INSTRUCTIONS FOR THE TASK:
Produce an exact copy of the lines from the line containing "for node in" through the last line of the listing below, both ends included, and nothing else.

_ _ _

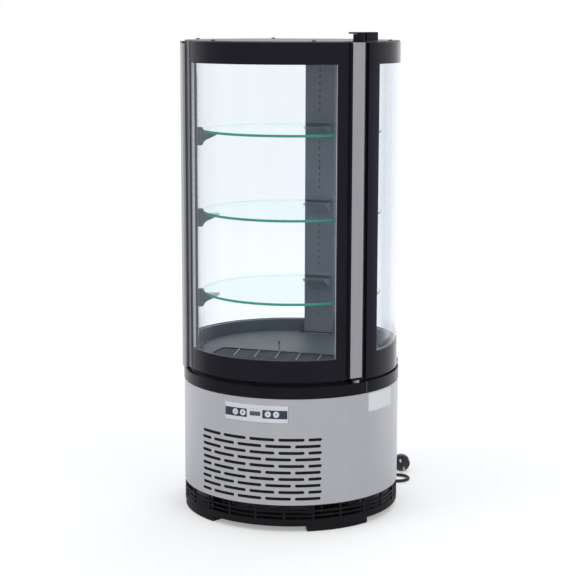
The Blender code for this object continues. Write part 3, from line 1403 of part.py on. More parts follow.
def tightest_bend(points):
    """The smallest radius of the circles through three neighbouring points of a row."""
    least = math.inf
    for a, b, c in zip(points, points[1:], points[2:]):
        area = (b - a).cross(c - a).length / 2
        if area > 1e-12:
            least = min(least, (b - a).length * (c - b).length * (c - a).length / (4 * area))
    return least


def least_gap(points, radius):
    """The smallest gap between turns of a coiled tube, measured between its points."""
    apart = COIL_POINTS // 2
    least = min(
        (points[i] - points[j]).length for i in range(len(points)) for j in range(i + apart, len(points))
    )
    return least - 2 * radius


def plug_frame():
    """The matrix that carries the plug, modelled with its face at the origin towards -Y, to its place."""
    x, y = PLUG_FACE
    place = Matrix.Translation((x, y, PLUG_R + GAP)) @ turned_by(PLUG_AXIS_PHI)
    return place @ Matrix.Rotation(math.radians(PLUG_ROLL), 4, "Y")


def plug(mats):
    """The round moulded plug with its two pins and side grooves."""
    frame = plug_frame()
    profile = (
        (PLUG_R - 0.001, 0.0),
        (PLUG_R, 0.001),
        (PLUG_R, PLUG_DEPTH - 0.003),
        (PLUG_R * 0.82, PLUG_DEPTH),
        (PLUG_R * 0.50, PLUG_DEPTH + 0.006),
        (PLUG_TAIL_R, PLUG_DEPTH + 0.012),
        (PLUG_TAIL_R * 0.85, PLUG_DEPTH + PLUG_TAIL),
    )
    bm = lathe_bm(profile, frame)
    body = add_object("mains_plug", bm, mats["cord_black"])
    grooves = bmesh.new()
    for side in (-1, 1):
        low = (min(side * PLUG_FLAT, side * 0.03), -0.005, -0.0035)
        box_bm(low, (max(side * PLUG_FLAT, side * 0.03), PLUG_DEPTH - 0.004, 0.0035), grooves, turn=frame)
    boolean(body, add_object("plug_grooves", grooves, None, cutter=True))
    pins = bmesh.new()
    for side in (-1, 1):
        low = frame @ Vector((0, 0.003, side * PLUG_PIN_HALF))
        rod_bm(PLUG_PIN_R, low, frame @ Vector((0, -PLUG_PIN_L, side * PLUG_PIN_HALF)), 12, bm=pins)
    boolean(body, add_object("plug_pins", pins, None, cutter=True), "UNION")
    axis = (frame.to_3x3() @ Vector((0, 1, 0))).normalized()
    tail = frame @ Vector((0, PLUG_DEPTH + PLUG_TAIL, 0))
    return tail, axis


def lead(mats):
    """The gland and the mains lead: a free drop, a neat coil and a free end to the plug."""
    out = polar(1.0, GLAND_PHI)
    face = polar(STEEL_R, GLAND_PHI, GLAND_Z)
    profile = (
        (GLAND_ROOT_R, -0.0045),
        (GLAND_ROOT_R, GAP),
        (GLAND_FLANGE_R, GAP),
        (GLAND_FLANGE_R, GLAND_FLANGE_T),
        (GLAND_ROOT_R, GLAND_FLANGE_T + 0.001),
        (GLAND_TIP_R, GLAND_L),
    )
    place = Matrix.Translation(face) @ turned_by(GLAND_PHI + 180)
    add_object("cord_gland", lathe_bm(profile, place), mats["rubber"])

    exit_point = face + out * (GLAND_L + GAP)
    path = coil_path()
    print("least gap of the coil to itself, mm:", round(least_gap(path[1:-1], CORD_R) * 1000, 3))
    tube("cord_coil", path, CORD_R, mats["cord_black"], 1)

    straight = 2 * CORD_R
    along = Vector((1, 0, 0))
    down = square_route(exit_point, out, ROUTE_DOWN, path[0] + along * GAP, -along, CORD_SPACING, straight)
    tube("mains_cord", on_floor(down), CORD_R, mats["cord_black"], CORD_SIDES)

    tail, axis = plug(mats)
    start = path[-1] + along * GAP
    back = square_route(start, along, ROUTE_BACK, tail + axis * GAP, -axis, CORD_SPACING, straight)
    tube("cord_tail", on_floor(back), CORD_R, mats["cord_black"], CORD_SIDES)
    total = route_length(down) + route_length(path) + route_length(back)
    print("length of the lead, m:", round(total, 3))
    print("tightest bends, mm:", [round(tightest_bend(row) * 1000, 1) for row in (down, path[1:-1], back)])


def finishes():
    """Every material of the case."""
    return {
        "steel": finish("brushed_steel", (0.41, 0.41, 0.44), 0.38, 0.85),
        "aluminium": finish("anodised_aluminium", (0.42, 0.42, 0.44), 0.36, 0.8),
        "black_plastic": finish("black_plastic", (0.012, 0.012, 0.015), 0.32),
        "dark_plastic": finish("dark_grey_plastic", (0.07, 0.085, 0.10), 0.5),
        "glass": finish("clear_glass", (0.85, 0.93, 0.91), 0.05, 0.0, 0.3),
        "spacer": finish("spacer_metal", (0.5, 0.52, 0.55), 0.45, 0.6),
        "rubber": finish("black_rubber", (0.02, 0.02, 0.022), 0.7),
        "foam_white": finish("white_liner", (0.72, 0.73, 0.74), 0.5),
        "floor_grey": finish("grey_liner", (0.45, 0.48, 0.50), 0.45),
        "top_grey": finish("painted_sheet", (0.58, 0.57, 0.60), 0.5),
        "lamp": finish("lamp_diffuser", (0.85, 0.86, 0.88), 0.4),
        "panel_grey": finish("panel_film", (0.62, 0.66, 0.72), 0.35),
        "button_white": finish("button_white", (0.85, 0.86, 0.88), 0.35),
        "display": finish("display_window", (0.04, 0.045, 0.06), 0.15),
        "nickel": finish("nickel", (0.72, 0.70, 0.68), 0.25, 1.0),
        "galvanised": finish("galvanised_sheet", (0.50, 0.51, 0.53), 0.45, 0.8),
        "compressor_black": finish("compressor_paint", (0.015, 0.015, 0.016), 0.4),
        "motor": finish("motor_case", (0.10, 0.10, 0.11), 0.45, 0.5),
        "copper": finish("copper", (0.70, 0.36, 0.22), 0.35, 1.0),
        "cord_black": finish("cord_black", (0.035, 0.033, 0.033), 0.5),
    }


def pivots():
    """Empties on the joint axes, each carrying what moves about or along it."""
    parts = bpy.data.collections[PARTS].objects
    door_names = ("door_outer_pane", "door_inner_pane", "door_spacer", "door_gasket", "handle_stile")
    door_names += ("handle_cap", "hinge_stile", "pivot_bush", "hinge_barrel")
    on_axis("door_pivot", polar(HINGE_R, HINGE_PHI, DOOR_Z0), [parts[name] for name in door_names])
    for number, phi in enumerate(BUTTON_PHI, start=1):
        on_axis(f"button_{number}_guide", polar(STEEL_R, phi, BUTTON_Z), [parts[f"button_{number}"]])
    for number, top in enumerate(SHELF_TOP_Z, start=1):
        on_axis(f"shelf_{number}_seat", (0, 0, top - SHELF_T), [parts[f"shelf_{number}"]])
    on_axis("condenser_fan_shaft", (0, condenser_fan_y(), FAN_Z), [parts["condenser_fan"]])
    on_axis("evaporator_fan_shaft", (0, EVAP_FAN_Y, evaporator_fan_z()), [parts["evaporator_fan"]])


def main():
    """Build the whole case."""
    clear_scene()
    mats = finishes()
    base(mats)
    wrap(mats)
    neck(mats)
    floor_unit(mats)
    fixed_glass(mats)
    door(mats)
    hinge(mats)
    roof(mats)
    posts(mats)
    shelves(mats)
    control_panel(mats)
    heat_exchangers(mats)
    fans(mats)
    pipework(mats, *compressor(mats))
    pane_clip(mats)
    lead(mats)
    pivots()


main()
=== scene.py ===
"""Looks of a round refrigerated display case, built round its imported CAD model.

The case stands on the floor at z = 0 with its axis on the Z axis, and its door faces -Y. Angles named
phi are in degrees round the axis, 0 at the middle of the front and positive towards +X.
"""

import json
import logging
import math
from dataclasses import dataclass, field
from enum import Enum
from typing import Any, Callable, Iterable, Optional, Sequence

import bmesh
import bpy
from mathutils import Matrix, Vector

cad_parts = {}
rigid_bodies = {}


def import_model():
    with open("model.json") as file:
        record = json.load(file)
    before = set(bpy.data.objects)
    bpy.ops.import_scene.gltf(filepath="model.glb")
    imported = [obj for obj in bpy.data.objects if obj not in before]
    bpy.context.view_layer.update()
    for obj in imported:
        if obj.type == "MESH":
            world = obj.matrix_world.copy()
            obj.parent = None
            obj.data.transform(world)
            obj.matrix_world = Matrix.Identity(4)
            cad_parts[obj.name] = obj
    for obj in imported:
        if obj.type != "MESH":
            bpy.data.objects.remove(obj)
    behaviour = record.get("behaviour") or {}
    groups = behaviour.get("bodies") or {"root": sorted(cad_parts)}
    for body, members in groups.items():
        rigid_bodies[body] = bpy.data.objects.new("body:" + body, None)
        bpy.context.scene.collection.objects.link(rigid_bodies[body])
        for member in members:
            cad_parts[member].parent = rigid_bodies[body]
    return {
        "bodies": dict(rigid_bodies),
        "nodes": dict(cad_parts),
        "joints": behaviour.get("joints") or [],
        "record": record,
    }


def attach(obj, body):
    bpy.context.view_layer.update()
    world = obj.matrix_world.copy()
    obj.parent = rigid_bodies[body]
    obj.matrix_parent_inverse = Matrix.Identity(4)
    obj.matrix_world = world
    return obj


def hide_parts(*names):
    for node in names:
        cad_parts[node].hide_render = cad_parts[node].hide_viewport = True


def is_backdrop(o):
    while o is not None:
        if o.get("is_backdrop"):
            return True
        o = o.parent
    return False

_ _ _

REPLY TO THE EXERCISE:
    for node in names:
        cad_parts[node].hide_render = cad_parts[node].hide_viewport = True


def is_backdrop(o):
    while o is not None:
        if o.get("is_backdrop"):
            return True
        o = o.parent
    return False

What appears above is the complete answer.